If there's a through line to Lillis' career so far, it's roles with messed-up families. Dead or abusive parents and deceased siblings pock her characters' histories. Even her spunky girl detective in "Nancy Drew and the Hidden Staircase" has a late mom.

"I have a great family and I love 'em a lot. And I have all of 'em," she says with a smile. "I had this acting teacher when I was still in school, and she always picked me to do the roles of the villains. One day, I asked her why: 'Do you ... think I'm a villain?' She said, 'No! I actually think that it's good for you to do the roles that are the complete opposite of who you are.'

 

"That meant two things. She thought I was a nice person, which I liked," she says, laughing. "And also, that's such an interesting way of doing it, to help you develop.
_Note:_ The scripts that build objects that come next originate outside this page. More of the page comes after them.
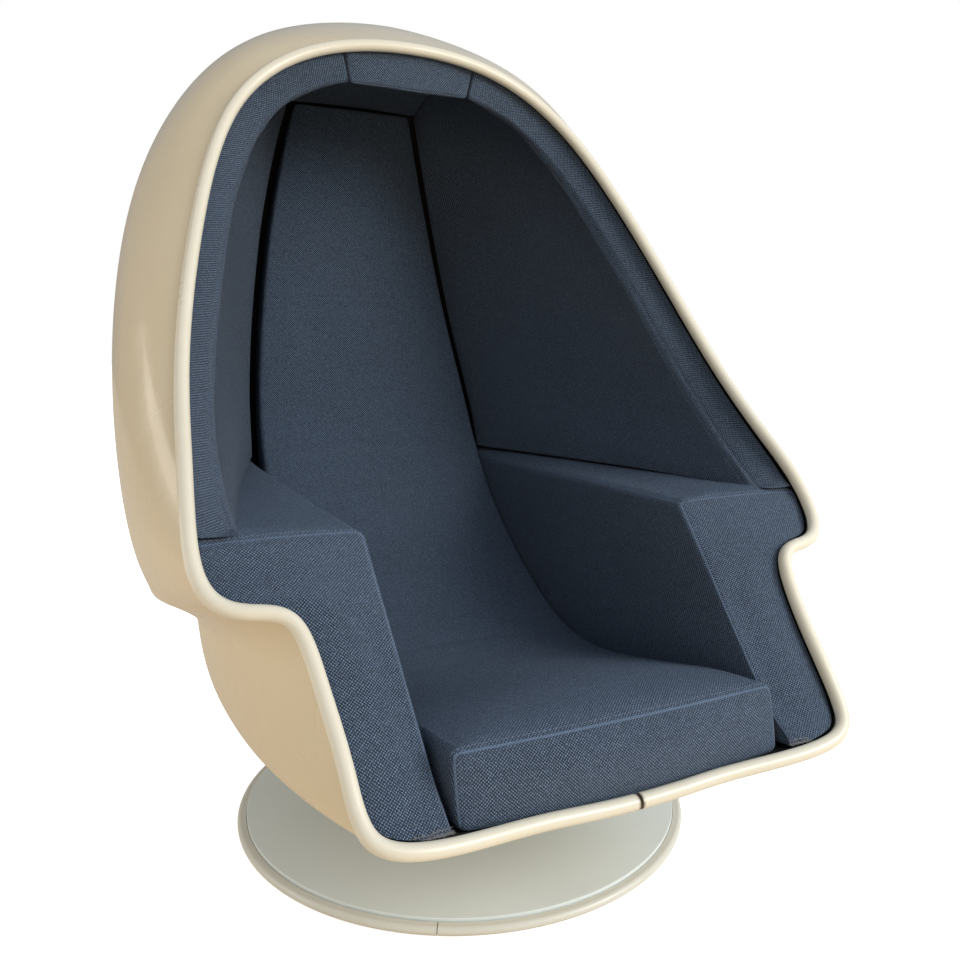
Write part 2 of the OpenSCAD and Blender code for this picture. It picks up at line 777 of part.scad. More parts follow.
module pod_plate() {
  color(steel_colour)
    difference() {
      disc(pod_plate_d, flat_z - pod_plate_t, flat_z);
      bolt_holes(pod_bolt_ring_d, flat_z - pod_plate_t, flat_z);
    }
}
module pod_plate_bolts() {
  color(steel_colour)
    bolt_ring(pod_bolt_ring_d) bolt(flat_z - pod_plate_t, board_top_z - gap);
}
module inner_mount_board() {
  color(board_colour)
    difference() {
      disc(pod_plate_d, floor_z, board_top_z);
      bolt_holes(pod_bolt_ring_d, floor_z, board_top_z);
    }
}

base_felt_ring();
base_core_board();
base_top_plate();
base_edge_trim();
column_with_flange();
flange_bolts();
column_bush();
thrust_washer();
swivel_spindle();
retaining_ring();
pod_plate();
pod_plate_bolts();
inner_mount_board();
pod_shell();
rim_bead();
hood_pad_left();
hood_pad_top();
hood_pad_right();
hood_board_left();
hood_board_right();
arm_pad_left();
arm_pad_right();
seat_deck();
seat_back_cushion();
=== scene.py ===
"""Dresses the swivelling pod chair: shell, bead, lining, arms, cushion, base and stage."""

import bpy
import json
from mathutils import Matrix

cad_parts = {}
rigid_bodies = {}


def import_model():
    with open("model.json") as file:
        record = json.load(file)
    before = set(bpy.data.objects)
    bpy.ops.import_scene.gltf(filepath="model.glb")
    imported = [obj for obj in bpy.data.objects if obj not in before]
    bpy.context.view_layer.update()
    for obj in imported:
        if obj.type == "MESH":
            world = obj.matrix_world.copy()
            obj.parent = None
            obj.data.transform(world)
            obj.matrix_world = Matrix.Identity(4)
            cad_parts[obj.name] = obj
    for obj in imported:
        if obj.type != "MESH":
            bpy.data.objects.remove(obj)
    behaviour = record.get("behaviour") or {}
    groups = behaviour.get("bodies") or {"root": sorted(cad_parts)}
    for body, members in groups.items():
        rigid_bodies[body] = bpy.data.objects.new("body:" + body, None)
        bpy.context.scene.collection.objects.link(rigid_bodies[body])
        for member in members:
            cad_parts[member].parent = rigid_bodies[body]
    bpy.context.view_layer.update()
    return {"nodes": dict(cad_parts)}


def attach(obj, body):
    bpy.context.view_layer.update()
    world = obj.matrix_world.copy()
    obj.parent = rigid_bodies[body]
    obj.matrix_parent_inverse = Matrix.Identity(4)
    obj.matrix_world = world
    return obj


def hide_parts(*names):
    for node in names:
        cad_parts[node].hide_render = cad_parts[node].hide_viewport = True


bl_info = {
    "name": "Pod chair dresser",
    "version": (1, 0, 0),
    "blender": (4, 5, 0),
    "location": "View3D > Sidebar > Pod Chair",
    "description": "Builds the upholstered pod chair's visible pieces around its solids",
    "category": "Add Mesh",
}

import json
import math

import bmesh
import bpy
import numpy as np
from bpy.props import FloatProperty, FloatVectorProperty, IntProperty, PointerProperty
from mathutils import Matrix, Vector, noise
from mathutils.kdtree import KDTree

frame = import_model()
MM = 0.001

# ---------------------------------------------------------------- shares of the named sizes
# Control points of the rim's right half, from the top centre to the bottom centre: shares of
# its half width, of its reach from the front, and of its height.
RIM_SHARES = (
    (0, 1.004, 1.006), (0.37, 1.018, 0.991), (0.693, 0.993, 0.895), (0.862, 0.788, 0.67),
    (0.948, 0.628, 0.501), (0.977, 0.468, 0.391), (0.995, 0.379, 0.336), (1.002, 0.312, 0.276),
    (0.959, 0.275, 0.243), (0.878, 0.259, 0.234), (0.771, 0.253, 0.232), (0.752, 0.182, 0.165),
    (0.733, 0.091, 0.1), (0.734, 0.023, 0.036), (0.602, 0.004, 0.023), (0.429, 0.02, 0.015),
    (0.269, 0.031, 0.011), (0.145, 0.03, 0.007), (0, 0.031, 0.005),
)
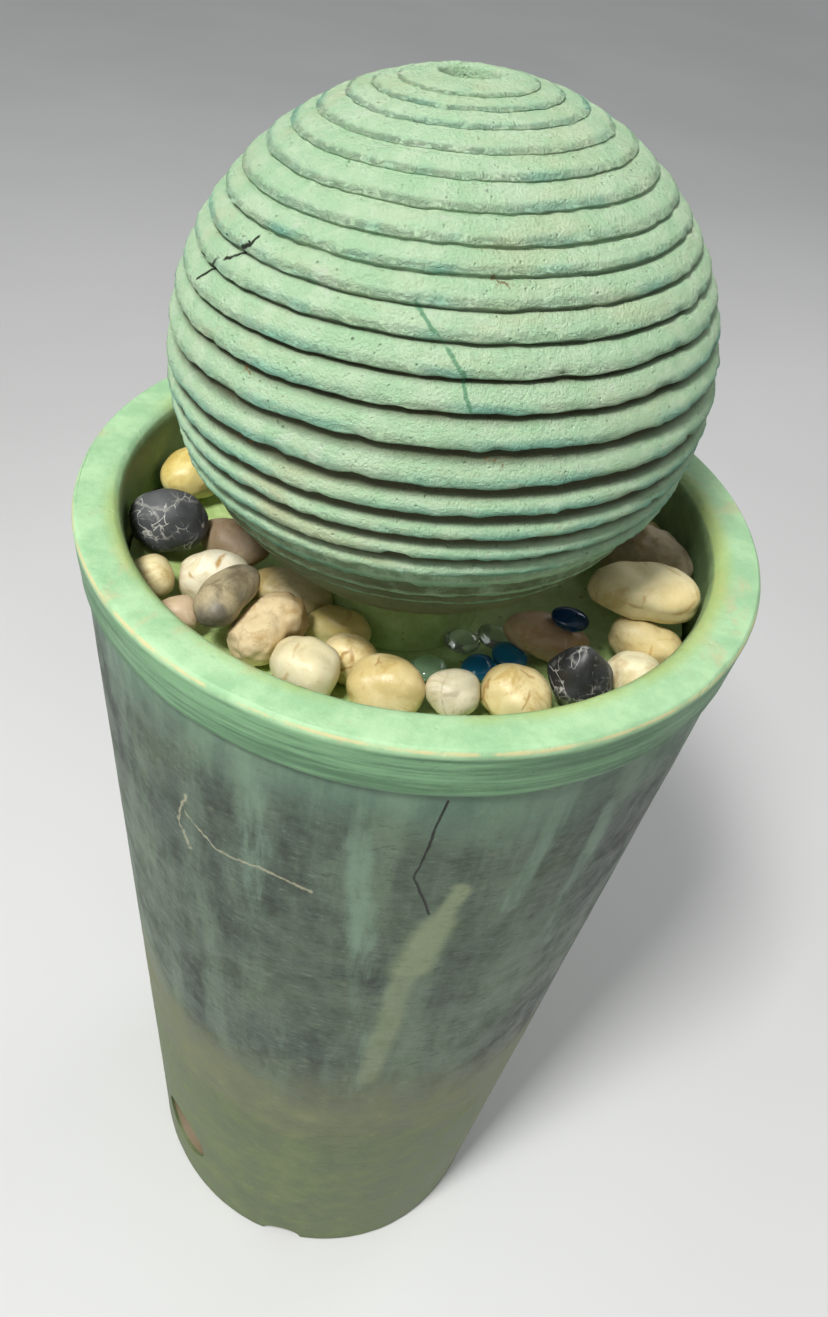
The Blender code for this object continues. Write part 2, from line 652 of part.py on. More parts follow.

If you can find certain things about them, moments in your life when you felt that way, and you try your best, maybe you can play those roles accurately."

Lillis' performances feature emotional intelligence and easy emotional access that would be enviable in an actor of any age. She integrates those traumatic histories into her portrayals without indicating or pushing. It's why she can seem older than her age -- it's hard to believe she was really only 14 when shooting "It."

"It's intangible," says "I Am Not Okay With This" creator and director Jonathan Entwistle -- no relation to the Who bassist -- by phone. "It's what I'd describe as an old-fashioned screen presence. She has a way of holding the camera that you don't see so much. She doesn't move. She rarely blinks.

"Sydney seems natural. Beverly (Lillis' character in 'It') seems natural. But actually, they are very, very unlike Sophia as a person. She is completely unlike what I was expecting, the first time I spoke with her, and that really proved to me that she is an actual actress."